Is a unipotent algebraic group over a field of characteristic zero always connected?. As far as I know, every unipotent algebraic group over field of characteristic zero is isomorphic to a closed subgroup of $U_n$, the group of upper triangular matrices with 1's in the diagonal. I think that every closed subgroup of $U_n$ is the image by $\exp:\mathfrak{u}_n\rightarrow U_n$ of a subalgebra of $\mathfrak{u}_n$, where $\mathfrak{u}_n$ is the Lie algebra of upper triangular matrices with 0's in the diagonal. My assertion follows because all subalgebras of $\mathfrak{u}_n$ are connected.
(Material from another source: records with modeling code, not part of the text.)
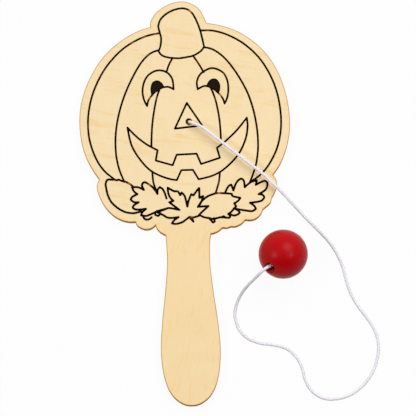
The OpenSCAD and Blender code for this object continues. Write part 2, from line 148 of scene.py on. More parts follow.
def gridFaces(rows, cols, aroundRows=False, flip=False):
    # Quads between neighbouring rows and columns; the columns always close round.
    r, c = np.meshgrid(np.arange(rows if aroundRows else rows - 1), np.arange(cols), indexing="ij")
    steps = ((0, 0), (1, 0), (1, 1), (0, 1))
    quads = np.stack([(r + j) % rows * cols + (c + i) % cols for i, j in steps], -1).reshape(-1, 4)
    uv = np.stack([np.stack([c + i, r + j], -1) for i, j in steps], 2).reshape(-1, 4, 2)
    return (quads[:, ::-1], uv[:, ::-1]) if flip else (quads, uv)


def setPointValue(mesh, name, amount):
    mesh.attributes.new(name, "FLOAT", "POINT").data.foreach_set("value", amount)


def gridMesh(name, grid, along, caps=False, aroundRows=False, flip=False):
    # One closed grid of points; UV is the turn round the piece and the length along it.
    rows, cols = grid.shape[:2]
    quads, uv = gridFaces(rows, cols, aroundRows, flip)
    faces, corner = quads.tolist(), uv.reshape(-1, 2)
    if caps:
        knots = np.arange(rows * cols).reshape(rows, cols)
        faces += [knots[0, ::-1].tolist(), knots[-1].tolist()]
        corner = np.vstack([corner, np.zeros((2 * cols, 2), int)])
    reach = np.append(along, 2 * along[-1] - along[-2])
    corner = np.stack([corner[:, 0] / cols, reach[corner[:, 1]]], 1)
    mesh = bpy.data.meshes.new(name)
    mesh.from_pydata((grid.reshape(-1, 3) * mm).tolist(), [], faces)
    mesh.uv_layers.new(name="lay").data.foreach_set("uv", corner.ravel())
    return mesh


def addObject(name, mesh, materials, sharpAngle=None):
    mesh.validate()
    piece = addThing(name, mesh)
    for material in materials:
        mesh.materials.append(material)
    mesh.shade_smooth()
    if sharpAngle:
        mesh.set_sharp_from_angle(angle=math.radians(sharpAngle))
    return piece


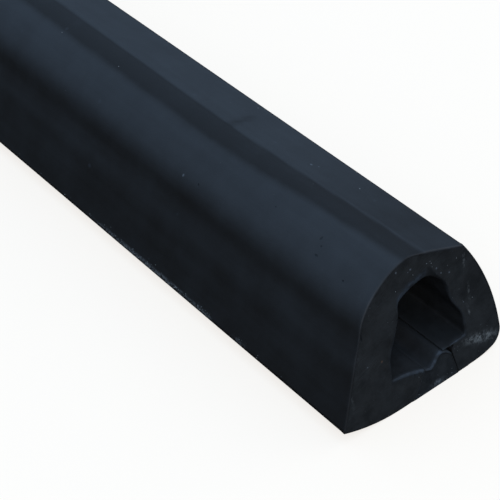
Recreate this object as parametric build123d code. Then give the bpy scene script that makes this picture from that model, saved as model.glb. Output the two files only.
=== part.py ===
from build123d import *
import os

# A cable protector ramp: a thick rubber arch laid along the ground over a cable.
# It runs along Y, its section lies in XZ, and the ground is Z = 0.
# The arch flexes at the thin web in its crown, so that the slit in its base opens
# for the cable. A wedge-shaped rubber strip closes the slit from below.

# Overall sizes, in millimetres
length = 600.0
base_width = 110.0
height = 78.0

# Outside of the arch
left_toe_lift = 6.6
left_toe_run = 37.0
right_toe_lift = 4.6
right_toe_run = 24.0
right_toe_radius = 7.5
left_shoulder_in = 17.7
left_shoulder_drop = 24.1
left_haunch_in = 30.6
left_haunch_drop = 8.2
right_shoulder_in = 20.3
right_shoulder_drop = 10.6
right_flank_bulge = 5.0
crown_x = -2.5
valley_x = 11.0
valley_drop = 3.1
valley_fall = 0.30

# Cable channel inside the arch
channel_x = 4.6
channel_width = 50.4
channel_side_height = 9.0
base_thickness = 18.2
crown_thickness = 15.0
waist_width = 36.0
waist_below_roof = 16.0
waist_lean = 0.25
eave_width = 31.0
left_eave_drop = 6.5
right_eave_drop = 11.0
left_roof_half = 9.0
right_roof_half = 4.0
notch_left = 4.0
notch_right = 7.0
notch_right_drop = 8.0
notch_depth = 3.8

# Slit in the base and the strip that closes it
slit_x = 10.0
strip_top_width = 19.0
strip_recess = 5.0
strip_left_flare = 9.2
strip_right_flare = 3.2
dome_right = 4.5
dome_rise = 4.3
dome_steepness = 2.0
hollow_left = 5.5
hollow_drop = 1.0
hollow_slope = 0.2
left_lip_droop = 4.6
left_lip_slope = 0.5
right_lip_droop = 0.7

# Working clearances
strip_gap = 0.3
hinge_gap = 0.3
hinge_radius = 8.6
past_ground = 1.0

# The front end is cut by hand, and leans back at the top
end_lean = 14.2

# Places that follow from the sizes above
toe_x = base_width / 2
roof_z = height - crown_thickness
notch_z = roof_z + notch_depth
valley_z = height - valley_drop
hinge_z = (valley_z + notch_z) / 2
strip_height = base_thickness - strip_recess
strip_left_x = slit_x - strip_top_width / 2
strip_right_x = slit_x + strip_top_width / 2
channel_left_x = channel_x - channel_width / 2
channel_right_x = channel_x + channel_width / 2
reach = 2 * max(length, base_width, height)


def outer_section():
    """The outline of the whole rubber arch, as a face with x across and y up."""
    left_toe = Vector(-toe_x, left_toe_lift)
    right_toe = Vector(toe_x, right_toe_lift)
    left_base = Vector(-toe_x + left_toe_run, 0)
    right_base = Vector(toe_x - right_toe_run, 0)
    left_shoulder = Vector(-toe_x + left_shoulder_in, height - left_shoulder_drop)
    left_haunch = Vector(-toe_x + left_haunch_in, height - left_haunch_drop)
    right_shoulder = Vector(toe_x - right_shoulder_in, height - right_shoulder_drop)
    crown = Vector(crown_x, height)
    valley = Vector(valley_x, valley_z)
    down_the_left = left_toe - left_shoulder
    along_the_valley = Vector(-1, valley_fall)

    base = Line(left_base, right_base)
    right_underside = TangentArc(right_base, right_toe, tangent=(1, 0))
    right_flank = SagittaArc(right_toe, right_shoulder, -right_flank_bulge)
    right_crown = Spline(right_shoulder, valley, tangents=(along_the_valley, along_the_valley))
    crown_round = Spline(valley, crown, tangents=(along_the_valley, (-1, 0)))
    left_crown = Spline(crown, left_haunch, left_shoulder, tangents=((-1, 0), down_the_left))
    left_flank = Line(left_shoulder, left_toe)
    left_underside = TangentArc(left_base, left_toe, tangent=(-1, 0))
    outline = Wire([base, right_underside, right_flank, right_crown,
                    crown_round, left_crown, left_flank, left_underside])
    face = make_face(outline)
    corner = face.vertices().sort_by_distance(right_toe)[0]
    return fillet(corner, right_toe_radius)


def channel_side(side, eave_drop, roof_half):
    """One side of the channel, from its lower corner to its roof: side is -1 or +1."""
    corner = Vector(channel_x + side * channel_width / 2, base_thickness)
    haunch = corner + Vector(0, channel_side_height)
    waist = Vector(channel_x + side * waist_width / 2, roof_z - waist_below_roof)
    eave = Vector(channel_x + side * eave_width / 2, roof_z - eave_drop)
    roof = Vector(channel_x + side * roof_half, roof_z)
    inward_and_up = (-waist_lean * side, 1)
    return [Line(corner, haunch),
            Spline(haunch, waist, tangents=((0, 1), inward_and_up)),
            Spline(waist, eave, roof, tangents=(inward_and_up, (-side, 0)))]


def channel_section():
    """The bell-shaped cable channel, with the notch in its roof and its sagging floor."""
    left_floor = Vector(channel_left_x, base_thickness)
    right_floor = Vector(channel_right_x, base_thickness)
    left_tip = Vector(strip_left_x, base_thickness - left_lip_droop)
    right_tip = Vector(strip_right_x, base_thickness - right_lip_droop)
    roof = Line((channel_x - left_roof_half, roof_z), (channel_x + right_roof_half, roof_z))
    left_lip_top = Spline(left_floor, left_tip, tangents=((1, 0), (1, -left_lip_slope)))
    lip_to_lip = Line(left_tip, right_tip)
    right_lip_top = Line(right_tip, right_floor)
    outline = Wire([*channel_side(-1, left_eave_drop, left_roof_half), roof,
                    *channel_side(1, right_eave_drop, right_roof_half),
                    right_lip_top, lip_to_lip, left_lip_top])
    inside = (channel_x, roof_z - notch_right_drop)
    notch = make_face(Polyline((slit_x - notch_left, roof_z), (slit_x, notch_z),
                               (slit_x + notch_right, roof_z - notch_right_drop),
                               inside, close=True))
    return make_face(outline) + notch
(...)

Am I right?
Thanks!
A unipotent group $U$ over a field $K$ of characteristic zero is always connected; moreover, the exponential mapping $\exp\colon \mathfrak{u}\rightarrow U$, where $\mathfrak{u}$ is the Lie algebra of $U$ is an isomorphism of algebraic varieties.
This is no longer true in in prime characteristic. Over a field $K$ of characteristic $p>0$ there exist non-connected unipotent algebraic groups, e.g. the additive group $G_a$ of the ground field (which may be identified with $U_2(K)$) is a $p$-group and so contains a finite unipotent group.